Jardiel Poncela tuvo que haber nacido en Quinto, como sus hermanas. Lo hizo en Madrid por una casualidad del destino, pero de aquí era su familia paterna y él siempre afirmó que en esta tierra transcurrieron las mejores horas de su infancia. En un verso autobiográfico afirmó:
También viví y crecí –lo poco que he crecido–
entre gentes del campo, amantes de la tierra,
y ese vivir agreste de entonces me ha servido
para amar igual que ellos la tierra en que he nacido
por todo cuanto ha sido y todo cuanto encierra.
Aquí aprendió muchas cosas. Durante sus períodos de vacaciones en la finca de Quinto se puso en contacto con otro tipo de vida distinto del de la desangelada capital, con otro vocabulario, otra cultura, en suma. El pequeño Enrique se dedicaba a trillar en las eras, a ir a la vendimia, a montar a caballo, como cualquier otro niño del pueblo. Siempre recordó con nostalgia aquel período de su infancia y su juventud, y aprendió muchos aspectos de la vida que le impidieron luego escribir cosas como «las ramas llenas de remolacha», «el árbol del tomate» o «el peón se agacha para recolectar la algarroba madura» o «el agricultor se empina para alcanzar altura al coger la patata», barbaridades de lesa cultura que cometían frecuentemente otros escritores que no tuvieron el privilegio de seguir en contacto con sus orígenes y sus raíces.

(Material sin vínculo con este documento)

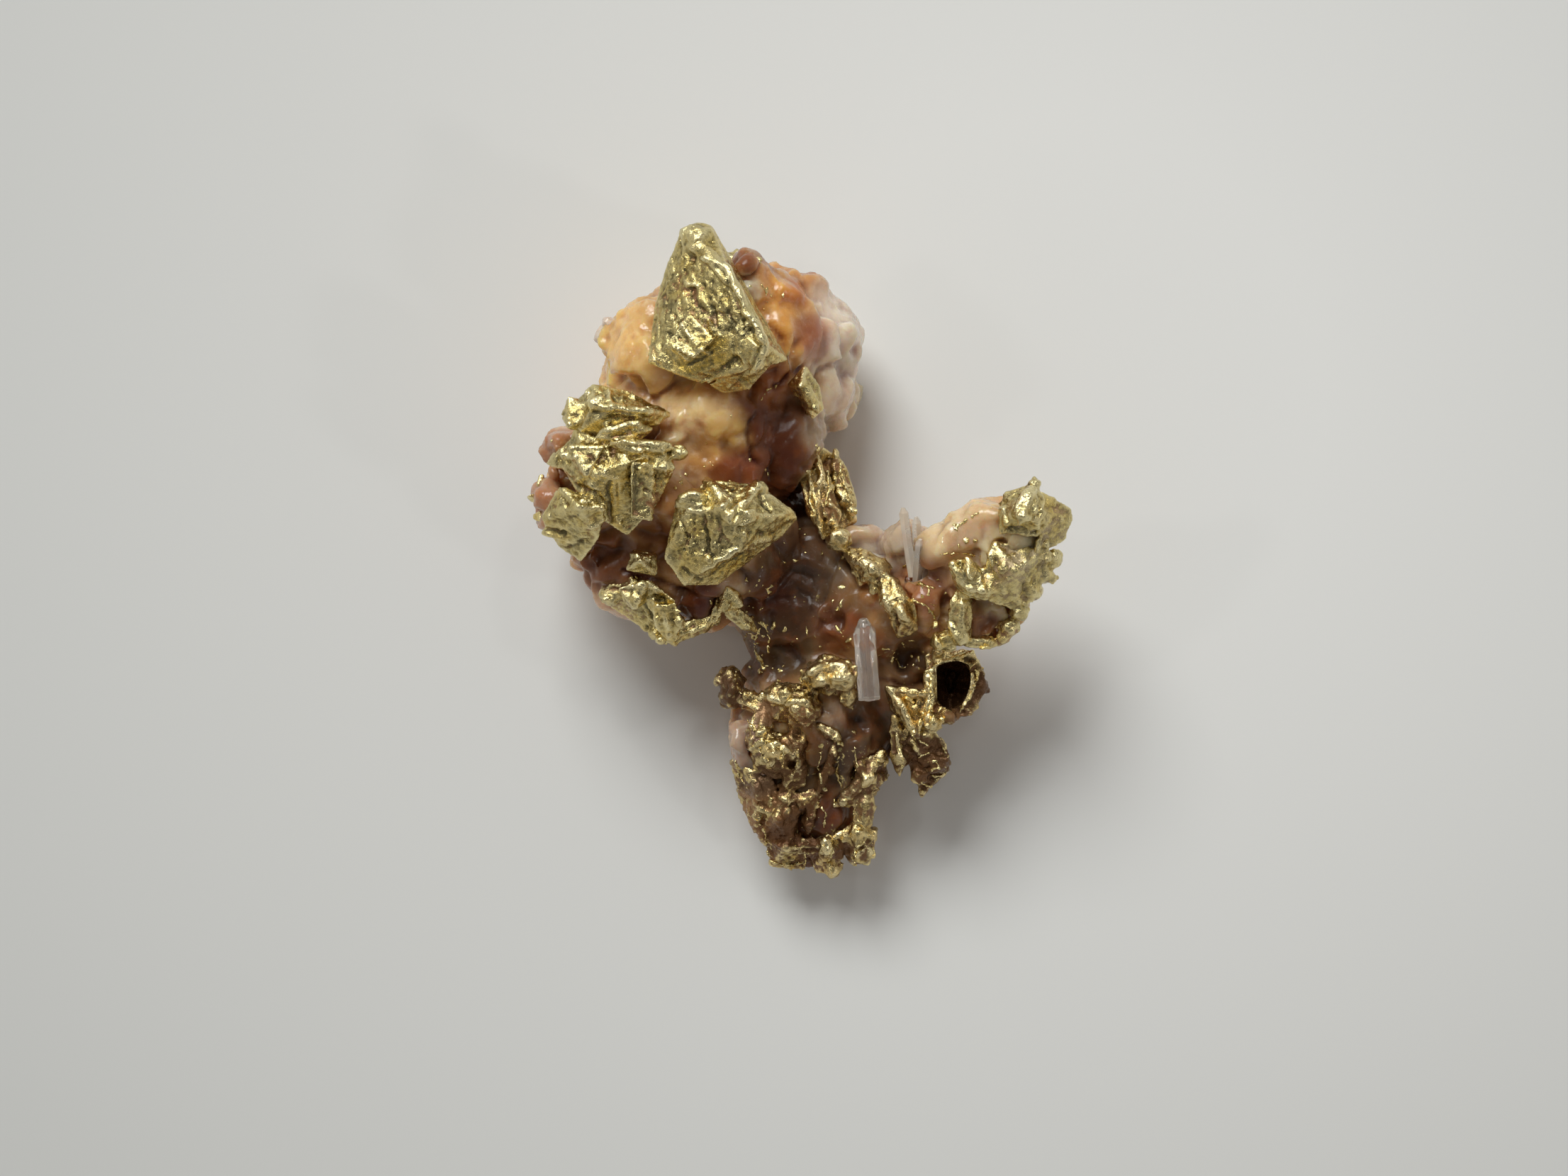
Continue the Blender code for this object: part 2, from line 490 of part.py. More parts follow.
def new_collection(name, parent):
    made = bpy.data.collections.new(name)
    parent.children.link(made)
    return made


def grain_helpers(name, grains, parent, grow=0.0):
    collection = new_collection(name, parent)
    for number, grain in enumerate(grains):
        bm = bmesh.new()
        add_grain(bm, grain, grow)
        helper(f"{name}_{number}", bm, collection)
    return collection


def boolean(target, operation, other):
    """A Boolean with one object or with a collection of them."""
    modifier = target.modifiers.new(operation.title(), "BOOLEAN")
    modifier.operation = operation
    modifier.solver = "EXACT"
    if isinstance(other, bpy.types.Collection):
        modifier.operand_type = "COLLECTION"
        modifier.collection = other
    else:
        modifier.object = other


def gold_group(name, grains, part, helpers, pits=()):
    """One solid of gold crystals that have grown together."""
    bm = bmesh.new()
    add_grain(bm, grains[0])
    made = new_object(name, bm, part, GOLD)
    if len(grains) > 1:
        boolean(made, "UNION", grain_helpers(name + "_grain", grains[1:], helpers))
    if pits:
        boolean(made, "DIFFERENCE", grain_helpers(name + "_pit", pits, helpers))
    return made


def prism_mesh(foot, tip, radius, grow=0.0):
    """A six-sided quartz prism from foot to tip, with a blunt six-sided point."""
    foot, tip = Vector(foot), Vector(tip)
    point = TIP_SHARE * radius
    body = (tip - foot).length - point
    bm = bmesh.new()
    wide = radius + grow
    bmesh.ops.create_cone(bm, cap_ends=True, segments=6, radius1=wide, radius2=wide, depth=body + 2 * grow)
    top = max(bm.faces, key=lambda face: face.calc_center_median().z)
    bmesh.ops.inset_individual(bm, faces=[top], thickness=wide * (1 - TIP_WIDTH))
    bmesh.ops.translate(bm, vec=(0, 0, point), verts=top.verts)
    bmesh.ops.translate(bm, vec=(0, 0, body / 2), verts=bm.verts)
    turn = Vector((0, 0, 1)).rotation_difference(tip - foot).to_matrix().to_4x4()
    place = Matrix.Scale(MM, 4) @ Matrix.Translation(foot) @ turn
    bmesh.ops.transform(bm, matrix=place, verts=bm.verts)
    return bm


PRISM = ((1.52, -3.05, 3.30), (1.38, -1.34, 3.72))
SPRAY = [
    ((2.52, -0.55, 3.60), (2.58, 0.34, 4.30)),
    ((2.62, -0.50, 3.60), (2.80, 0.46, 3.95)),
    ((2.44, -0.45, 3.60), (2.22, 1.02, 3.80)),
    ((2.56, -0.45, 3.60), (2.50, 0.82, 4.02)),
]


def clear_quartz(part, helpers):
    """The long clear prism and the spray of small ones. Returns what the matrix leaves room for."""
    sockets = new_collection("prism_socket", helpers)
    new_object("clear_quartz_prism", prism_mesh(*PRISM, PRISM_RADIUS), part, CLEAR_QUARTZ)
    helper("prism_socket_long", prism_mesh(*PRISM, PRISM_RADIUS, FIT_GAP), sockets)
    spray = new_object("clear_quartz_spray", prism_mesh(*SPRAY[0], SPRAY_RADIUS), part, CLEAR_QUARTZ)
    others = new_collection("spray_needle", helpers)
    for number, (foot, tip) in enumerate(SPRAY):
        if number:
            helper(f"spray_needle_{number}", prism_mesh(foot, tip, SPRAY_RADIUS), others)
        helper(f"spray_socket_{number}", prism_mesh(foot, tip, SPRAY_RADIUS, FIT_GAP), sockets)
    boolean(spray, "UNION", others)
    return sockets


def below_ground(helpers):
    bm = bmesh.new()
    bmesh.ops.create_cube(bm, size=1.0)
    size = Matrix.Diagonal((GROUND_WIDTH, GROUND_WIDTH, GROUND_DEPTH, 1))
    place = Matrix.Scale(MM, 4) @ Matrix.Translation((0, 0, -GROUND_DEPTH / 2)) @ size
    bmesh.ops.transform(bm, matrix=place, verts=bm.verts)
    return helper("below_ground", bm, helpers)


def quartz_matrix(part, helpers, sockets):
    """The quartz lumps run together, broken into facets, and opened for the crystals that sit in them."""
    bm = bmesh.new()
    for grain in MATRIX:
        single = bmesh.new()
        add_grain(single, grain)
        mesh = bpy.data.meshes.new("lump")
        single.to_mesh(mesh)
        single.free()
        bm.from_mesh(mesh)
        bpy.data.meshes.remove(mesh)
    made = new_object("quartz_matrix", bm, part, STAINED_QUARTZ)
    remesh = made.modifiers.new("Run together", "REMESH")
    remesh.mode = "VOXEL"
    remesh.voxel_size = QUARTZ_VOXEL * MM
    facets = made.modifiers.new("Facets", "DECIMATE")
    facets.ratio = QUARTZ_KEPT
    boolean(made, "DIFFERENCE", below_ground(helpers))
    for collection in sockets:
        boolean(made, "DIFFERENCE", collection)


GOLD_GROUPS = {
    "gold_crown_crystal": (CROWN, ()),
    "gold_rear_crystals": (REAR_CRYSTALS, ()),
    "gold_left_cluster": (LEFT_CLUSTER, LEFT_CLUSTER_PITS),
    "gold_middle_crystal": (MIDDLE_CRYSTAL, MIDDLE_CRYSTAL_PITS),
    "gold_lower_rim": (LOWER_RIM, ()),
    "gold_small_crystal": (SMALL_CRYSTAL, ()),
    "gold_shoulder_plate": (SHOULDER_PLATE, ()),
    "gold_neck": (NECK, ()),
    "gold_arm": (ARM, ()),
    "gold_spur": (SPUR, SPUR_PITS),
    "gold_stem": (STEM, STEM_PITS),
}


def build():
    for old in list(bpy.data.objects):
        bpy.data.objects.remove(old)
    part = new_collection("gold_nugget", bpy.context.scene.collection)
    helpers = new_collection("cutters", bpy.context.scene.collection)
    sockets = [clear_quartz(part, helpers)]
    for name, (grains, pits) in GOLD_GROUPS.items():
        gold_group(name, grains, part, helpers, pits)
        sockets.append(grain_helpers(name + "_socket", grains, helpers, FIT_GAP))
    quartz_matrix(part, helpers, sockets)


build()
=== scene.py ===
# Gold nugget: crystallised gold on iron-stained quartz, lying on a pale surface.
import math

import bmesh
import bpy
import numpy as np
from mathutils import Matrix, Vector, bvhtree, kdtree


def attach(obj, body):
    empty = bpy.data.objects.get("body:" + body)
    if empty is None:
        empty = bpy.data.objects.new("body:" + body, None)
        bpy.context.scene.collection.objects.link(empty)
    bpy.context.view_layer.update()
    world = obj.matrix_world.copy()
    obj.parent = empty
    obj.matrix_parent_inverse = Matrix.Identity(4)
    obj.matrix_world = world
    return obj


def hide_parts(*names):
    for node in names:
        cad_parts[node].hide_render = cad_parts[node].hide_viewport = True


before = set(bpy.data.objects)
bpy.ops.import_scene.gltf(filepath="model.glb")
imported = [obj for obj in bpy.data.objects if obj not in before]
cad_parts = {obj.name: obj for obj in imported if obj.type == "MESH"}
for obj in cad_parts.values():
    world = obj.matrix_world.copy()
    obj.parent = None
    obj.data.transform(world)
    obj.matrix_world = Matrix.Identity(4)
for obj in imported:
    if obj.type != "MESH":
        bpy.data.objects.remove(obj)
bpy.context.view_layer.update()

mm = 0.001  # shapes are made in millimetres, and scaled to metres at the end
scene = bpy.context.scene
print("frame loaded:", len(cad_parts), "nodes")


# Noise, as arrays. Points and sizes are in millimetres.

def latticeValues(cells, seed):
    mixed = cells[:, 0] * 374761393 + cells[:, 1] * 668265263 + cells[:, 2] * 1440662683 + seed * 1274126177
    mixed &= 0xFFFFFFFF
    mixed = ((mixed ^ (mixed >> 13)) * 1274126177) & 0xFFFFFFFF
    mixed = ((mixed ^ (mixed >> 15)) * 2246822519) & 0xFFFFFFFF
    return (mixed ^ (mixed >> 16)) / 0xFFFFFFFF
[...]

En Quinto fue donde inició su andadura literaria. A la temprana edad de años escribió aquí su primera novela, titulada Monsalud de Brievas y la leyó a toda la familia, reunida en el huerto a tal efecto.
Pese a sus muchos viajes por el mundo y su bien conocido cosmopolitismo, nunca renunció a su origen y fue probablemente mucho más aragonés de lo que él mismo se figuraba. Es ilustrativa una peculiar anécdota acaecida en Madrid y recogida en un artículo publicado en el semanario Buen Humor en 1927.

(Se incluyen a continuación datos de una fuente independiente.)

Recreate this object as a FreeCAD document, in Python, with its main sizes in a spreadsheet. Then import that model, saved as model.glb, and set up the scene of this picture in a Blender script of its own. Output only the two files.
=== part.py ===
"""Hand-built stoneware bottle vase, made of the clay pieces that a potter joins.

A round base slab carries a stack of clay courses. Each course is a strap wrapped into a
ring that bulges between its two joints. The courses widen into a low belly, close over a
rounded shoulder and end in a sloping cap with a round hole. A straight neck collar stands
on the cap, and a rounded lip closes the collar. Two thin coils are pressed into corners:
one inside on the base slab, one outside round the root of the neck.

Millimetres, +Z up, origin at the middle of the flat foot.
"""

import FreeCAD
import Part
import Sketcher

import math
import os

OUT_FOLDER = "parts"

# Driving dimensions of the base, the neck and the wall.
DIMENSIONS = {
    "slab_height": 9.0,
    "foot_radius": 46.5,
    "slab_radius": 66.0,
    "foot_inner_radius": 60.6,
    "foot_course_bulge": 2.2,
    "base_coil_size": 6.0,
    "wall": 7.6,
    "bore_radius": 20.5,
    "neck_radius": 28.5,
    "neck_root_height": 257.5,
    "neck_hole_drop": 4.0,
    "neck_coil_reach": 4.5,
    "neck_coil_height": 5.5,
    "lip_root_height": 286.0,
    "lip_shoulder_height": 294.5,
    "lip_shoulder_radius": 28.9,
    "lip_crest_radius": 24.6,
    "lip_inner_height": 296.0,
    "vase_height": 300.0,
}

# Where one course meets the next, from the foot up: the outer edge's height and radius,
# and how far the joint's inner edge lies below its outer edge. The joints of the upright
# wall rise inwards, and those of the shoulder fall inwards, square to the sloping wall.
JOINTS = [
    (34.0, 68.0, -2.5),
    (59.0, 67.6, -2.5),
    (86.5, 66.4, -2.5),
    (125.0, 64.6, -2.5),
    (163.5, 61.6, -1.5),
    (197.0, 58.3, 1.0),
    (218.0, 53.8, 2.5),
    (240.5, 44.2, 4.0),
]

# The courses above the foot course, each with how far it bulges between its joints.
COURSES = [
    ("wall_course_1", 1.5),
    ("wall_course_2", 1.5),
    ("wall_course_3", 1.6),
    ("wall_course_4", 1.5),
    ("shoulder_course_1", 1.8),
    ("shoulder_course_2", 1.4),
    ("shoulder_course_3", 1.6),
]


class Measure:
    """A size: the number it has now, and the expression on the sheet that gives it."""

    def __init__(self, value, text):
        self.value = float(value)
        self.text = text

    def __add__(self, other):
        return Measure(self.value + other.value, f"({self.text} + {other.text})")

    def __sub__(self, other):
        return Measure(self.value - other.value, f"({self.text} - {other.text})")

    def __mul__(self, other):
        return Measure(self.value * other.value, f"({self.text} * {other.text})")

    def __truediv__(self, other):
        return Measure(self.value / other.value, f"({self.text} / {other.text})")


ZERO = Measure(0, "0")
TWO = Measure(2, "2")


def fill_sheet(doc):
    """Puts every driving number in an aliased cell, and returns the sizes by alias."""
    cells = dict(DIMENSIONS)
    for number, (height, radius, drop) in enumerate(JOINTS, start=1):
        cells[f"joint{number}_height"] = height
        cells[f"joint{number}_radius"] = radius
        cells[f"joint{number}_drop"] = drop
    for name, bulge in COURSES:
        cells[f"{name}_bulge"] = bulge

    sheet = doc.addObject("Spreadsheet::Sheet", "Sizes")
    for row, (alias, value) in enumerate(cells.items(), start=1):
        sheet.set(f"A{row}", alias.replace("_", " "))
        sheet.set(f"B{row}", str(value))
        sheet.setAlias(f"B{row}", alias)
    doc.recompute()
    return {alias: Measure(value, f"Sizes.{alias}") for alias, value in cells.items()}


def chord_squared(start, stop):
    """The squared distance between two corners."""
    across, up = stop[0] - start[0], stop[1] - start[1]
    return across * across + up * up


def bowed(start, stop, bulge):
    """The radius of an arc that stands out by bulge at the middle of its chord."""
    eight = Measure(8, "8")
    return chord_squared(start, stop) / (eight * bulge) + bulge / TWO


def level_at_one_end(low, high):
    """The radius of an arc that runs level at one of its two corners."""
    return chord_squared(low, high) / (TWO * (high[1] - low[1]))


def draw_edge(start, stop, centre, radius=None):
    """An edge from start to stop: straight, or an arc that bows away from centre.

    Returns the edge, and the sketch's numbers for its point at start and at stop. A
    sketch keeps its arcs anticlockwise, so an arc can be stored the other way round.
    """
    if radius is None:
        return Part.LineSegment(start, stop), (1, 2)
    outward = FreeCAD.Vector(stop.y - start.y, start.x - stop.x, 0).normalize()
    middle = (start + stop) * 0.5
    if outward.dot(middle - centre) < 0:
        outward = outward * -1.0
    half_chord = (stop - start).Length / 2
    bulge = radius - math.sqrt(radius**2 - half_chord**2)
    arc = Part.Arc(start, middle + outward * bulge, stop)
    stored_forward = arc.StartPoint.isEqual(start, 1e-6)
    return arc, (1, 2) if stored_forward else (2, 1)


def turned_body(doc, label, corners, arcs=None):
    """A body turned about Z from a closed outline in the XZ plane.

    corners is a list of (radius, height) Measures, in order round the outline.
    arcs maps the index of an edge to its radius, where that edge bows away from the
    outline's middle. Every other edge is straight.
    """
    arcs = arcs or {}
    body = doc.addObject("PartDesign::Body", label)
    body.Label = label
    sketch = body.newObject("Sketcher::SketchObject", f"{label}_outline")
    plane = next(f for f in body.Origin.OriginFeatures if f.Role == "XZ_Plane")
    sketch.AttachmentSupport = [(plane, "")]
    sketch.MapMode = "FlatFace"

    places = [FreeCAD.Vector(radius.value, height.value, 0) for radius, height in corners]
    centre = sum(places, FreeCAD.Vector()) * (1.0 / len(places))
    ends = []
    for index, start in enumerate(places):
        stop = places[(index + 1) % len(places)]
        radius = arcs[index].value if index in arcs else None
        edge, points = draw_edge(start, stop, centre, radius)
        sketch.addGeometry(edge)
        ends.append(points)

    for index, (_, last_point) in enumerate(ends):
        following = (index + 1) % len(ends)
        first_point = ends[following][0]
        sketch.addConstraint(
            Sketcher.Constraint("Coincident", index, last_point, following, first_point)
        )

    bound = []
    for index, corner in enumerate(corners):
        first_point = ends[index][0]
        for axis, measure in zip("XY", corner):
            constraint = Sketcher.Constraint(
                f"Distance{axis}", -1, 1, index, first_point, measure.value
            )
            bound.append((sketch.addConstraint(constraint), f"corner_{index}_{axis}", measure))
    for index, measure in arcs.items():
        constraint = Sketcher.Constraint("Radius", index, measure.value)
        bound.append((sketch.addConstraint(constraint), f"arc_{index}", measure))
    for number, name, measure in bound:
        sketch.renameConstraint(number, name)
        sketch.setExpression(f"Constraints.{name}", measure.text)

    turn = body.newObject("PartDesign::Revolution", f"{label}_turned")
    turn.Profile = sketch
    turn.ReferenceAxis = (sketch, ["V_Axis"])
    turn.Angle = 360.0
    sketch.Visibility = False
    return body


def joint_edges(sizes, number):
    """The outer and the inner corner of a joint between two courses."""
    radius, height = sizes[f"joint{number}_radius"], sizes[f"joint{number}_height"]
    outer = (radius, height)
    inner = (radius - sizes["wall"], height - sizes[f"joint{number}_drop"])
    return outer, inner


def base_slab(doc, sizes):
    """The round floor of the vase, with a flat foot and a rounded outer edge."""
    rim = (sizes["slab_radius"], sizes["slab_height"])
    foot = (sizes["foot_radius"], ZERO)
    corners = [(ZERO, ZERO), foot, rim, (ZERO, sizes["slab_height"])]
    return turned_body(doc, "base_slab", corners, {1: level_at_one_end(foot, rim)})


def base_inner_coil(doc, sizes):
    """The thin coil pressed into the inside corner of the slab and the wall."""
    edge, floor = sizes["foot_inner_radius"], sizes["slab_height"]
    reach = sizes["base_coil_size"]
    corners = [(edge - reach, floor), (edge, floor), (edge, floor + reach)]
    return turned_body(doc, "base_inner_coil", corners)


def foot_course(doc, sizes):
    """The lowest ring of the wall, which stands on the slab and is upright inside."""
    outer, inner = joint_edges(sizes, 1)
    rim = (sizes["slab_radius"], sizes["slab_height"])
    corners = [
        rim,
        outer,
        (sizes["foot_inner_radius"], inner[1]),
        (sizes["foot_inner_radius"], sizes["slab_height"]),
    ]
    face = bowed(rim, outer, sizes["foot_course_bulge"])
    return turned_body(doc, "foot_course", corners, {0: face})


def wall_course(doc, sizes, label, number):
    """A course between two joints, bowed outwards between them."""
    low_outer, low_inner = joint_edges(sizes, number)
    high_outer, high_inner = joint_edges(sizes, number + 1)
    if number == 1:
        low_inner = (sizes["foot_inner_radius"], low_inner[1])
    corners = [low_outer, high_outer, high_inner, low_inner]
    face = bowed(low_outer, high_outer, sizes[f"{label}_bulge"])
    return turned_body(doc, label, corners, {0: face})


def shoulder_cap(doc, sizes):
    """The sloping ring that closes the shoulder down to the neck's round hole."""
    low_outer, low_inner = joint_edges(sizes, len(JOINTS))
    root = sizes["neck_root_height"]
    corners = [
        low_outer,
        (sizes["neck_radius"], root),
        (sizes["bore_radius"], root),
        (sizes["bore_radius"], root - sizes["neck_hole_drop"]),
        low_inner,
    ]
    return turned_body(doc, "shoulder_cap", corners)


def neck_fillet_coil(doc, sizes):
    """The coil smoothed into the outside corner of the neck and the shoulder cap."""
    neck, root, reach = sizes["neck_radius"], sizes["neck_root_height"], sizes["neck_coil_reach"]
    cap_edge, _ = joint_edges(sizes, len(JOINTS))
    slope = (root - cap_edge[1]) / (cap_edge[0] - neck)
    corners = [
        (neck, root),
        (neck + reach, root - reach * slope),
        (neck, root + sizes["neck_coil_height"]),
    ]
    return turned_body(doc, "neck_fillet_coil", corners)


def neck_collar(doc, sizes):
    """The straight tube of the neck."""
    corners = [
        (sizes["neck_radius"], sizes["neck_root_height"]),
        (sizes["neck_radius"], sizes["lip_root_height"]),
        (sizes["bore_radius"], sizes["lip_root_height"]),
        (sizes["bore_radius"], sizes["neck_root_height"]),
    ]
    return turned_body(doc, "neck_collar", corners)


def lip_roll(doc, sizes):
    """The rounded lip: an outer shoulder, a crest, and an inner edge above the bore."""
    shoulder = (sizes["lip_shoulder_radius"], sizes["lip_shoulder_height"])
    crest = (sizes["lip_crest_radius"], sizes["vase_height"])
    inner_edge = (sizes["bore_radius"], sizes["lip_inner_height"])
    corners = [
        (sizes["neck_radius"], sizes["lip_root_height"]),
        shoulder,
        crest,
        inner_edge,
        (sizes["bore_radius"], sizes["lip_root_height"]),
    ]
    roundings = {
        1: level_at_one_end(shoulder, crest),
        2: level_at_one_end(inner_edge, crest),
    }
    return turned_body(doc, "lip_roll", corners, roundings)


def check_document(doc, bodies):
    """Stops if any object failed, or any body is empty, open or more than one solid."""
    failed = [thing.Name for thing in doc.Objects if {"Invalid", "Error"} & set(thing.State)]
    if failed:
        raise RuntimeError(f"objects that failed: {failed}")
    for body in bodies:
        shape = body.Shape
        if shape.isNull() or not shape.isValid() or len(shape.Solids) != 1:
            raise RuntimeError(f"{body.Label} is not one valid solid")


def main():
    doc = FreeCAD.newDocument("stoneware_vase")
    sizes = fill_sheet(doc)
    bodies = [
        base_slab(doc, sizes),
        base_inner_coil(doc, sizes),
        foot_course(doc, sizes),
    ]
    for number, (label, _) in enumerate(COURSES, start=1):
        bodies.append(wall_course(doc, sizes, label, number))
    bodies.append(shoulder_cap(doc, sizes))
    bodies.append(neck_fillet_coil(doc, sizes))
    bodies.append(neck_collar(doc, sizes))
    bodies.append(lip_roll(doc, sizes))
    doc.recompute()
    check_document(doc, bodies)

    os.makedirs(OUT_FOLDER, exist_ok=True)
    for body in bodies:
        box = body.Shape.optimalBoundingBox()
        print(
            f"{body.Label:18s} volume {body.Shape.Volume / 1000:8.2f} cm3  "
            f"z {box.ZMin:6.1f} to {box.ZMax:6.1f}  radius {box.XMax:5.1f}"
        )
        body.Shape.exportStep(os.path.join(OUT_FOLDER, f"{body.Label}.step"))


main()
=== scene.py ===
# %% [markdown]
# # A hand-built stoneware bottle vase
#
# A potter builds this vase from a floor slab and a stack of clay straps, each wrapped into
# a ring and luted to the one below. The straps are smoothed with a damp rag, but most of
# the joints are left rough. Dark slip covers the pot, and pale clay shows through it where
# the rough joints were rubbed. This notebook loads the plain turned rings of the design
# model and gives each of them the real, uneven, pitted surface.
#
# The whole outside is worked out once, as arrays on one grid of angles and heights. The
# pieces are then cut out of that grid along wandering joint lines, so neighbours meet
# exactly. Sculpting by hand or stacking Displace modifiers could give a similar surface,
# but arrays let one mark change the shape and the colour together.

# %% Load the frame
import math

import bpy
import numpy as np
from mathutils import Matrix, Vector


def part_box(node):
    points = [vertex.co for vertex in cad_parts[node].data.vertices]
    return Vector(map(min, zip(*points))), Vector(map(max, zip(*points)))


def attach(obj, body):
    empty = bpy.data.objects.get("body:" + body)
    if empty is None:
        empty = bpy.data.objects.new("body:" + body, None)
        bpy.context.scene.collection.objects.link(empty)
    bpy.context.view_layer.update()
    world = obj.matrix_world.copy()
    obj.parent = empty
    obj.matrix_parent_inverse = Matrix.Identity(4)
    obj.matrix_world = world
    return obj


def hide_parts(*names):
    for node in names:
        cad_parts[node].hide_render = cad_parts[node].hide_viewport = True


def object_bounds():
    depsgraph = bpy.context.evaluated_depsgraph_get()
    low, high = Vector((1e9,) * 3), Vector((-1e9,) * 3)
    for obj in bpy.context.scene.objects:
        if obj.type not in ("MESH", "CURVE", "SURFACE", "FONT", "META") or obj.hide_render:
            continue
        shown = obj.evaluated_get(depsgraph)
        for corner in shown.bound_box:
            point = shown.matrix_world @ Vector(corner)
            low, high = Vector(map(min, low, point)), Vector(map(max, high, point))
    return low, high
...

Estando un día en un café un señor madrileño que le conocía se le acercó y le dijo:
–A mí los aragoneses me son muy simpáticos, y no crea usted que se lo digo porque sea usted aragonés…
–¿En qué ha conocido usted que soy aragonés?– le preguntó Jardiel.
A lo que su interlocutor le contestó triunfalmente:
–¡Hombre! ¿En qué ha de ser? ¡En el acento!
Siempre insistió en recalcar la simpatía, la amabilidad y la afabilidad de las gentes de Aragón. Describía que, al viajar en tren de Madrid a Zaragoza, al llegar a Guadalajara el revisor siempre decía de un modo seco y huraño:
–¡Los billetes!
Pero que en Casetas, otro revisor, sonriendo y con gran simpatía, solía murmurar con acento de la tierra:
–Me dé los billeteeees.
Aragón era para él la tierra de la alegría, y de este influjo aragonés se deriva su optimismo y su visión humorística del mundo, que tantos éxitos le proporcionaron a lo largo de su vida y tantos momentos de disfrute brindaron a sus lectores y a su público.
Todo lo relacionado con esta tierra tocaba en él una fibra sensible. Como el caso de la divertida aventura del raid humorístico, cuando unos periodistas zaragozanos decidieron desplazarse de la capital del Ebro a Madrid en patinete, para hacer la crónica del viaje para su periódico. A Jardiel, cuando se enteró, le encantó la idea y decidió de inmediato corresponder con un viaje de Madrid a Zaragoza en triciclo, en compañía de otros periodistas amigos. Como no encontraron triciclos de su tamaño inventaron el «sexticiclo», un artilugio que consistía en tres bicicletas unidas longitudinalmente. Provistos de gafas protectoras y cascos, emprendieron el viaje en el «sexticiclo» y en Guadalajara se cruzaron con los zaragozanos del patinete, con quienes celebraron un jolgorio por todo lo alto, antes de proseguir sus respectivos caminos.
Pero en la relación de Jardiel con Quinto no todo fue alegre, pues aquí se hallaba enterrada su madre, a la que idolatraba, y cuya sepultura se convirtió, en sus propias palabras «en la basílica de sus peregrinaciones». Cuando la vida le agobiaba, cuando se agotaban temporalmente sus energías y su capacidad creadora, Jardiel abandonaba sus muchas ocupaciones en la capital y venía a Quinto, para rezar junto a la tumba de su madre, contarle sus angustias y pedirle ayuda o inspiración.
Muchas más cosas se podrían decir de esta relación entre un hombre y su patria chica. Indudablemente Jardiel Poncela, durante toda su vida quiso y respetó enormemente a Quinto. Y Quinto, que no en vano ha merecido el apelativo de lealísima villa, ha sabido corresponder con creces, honrando y queriendo a Jardiel Poncela.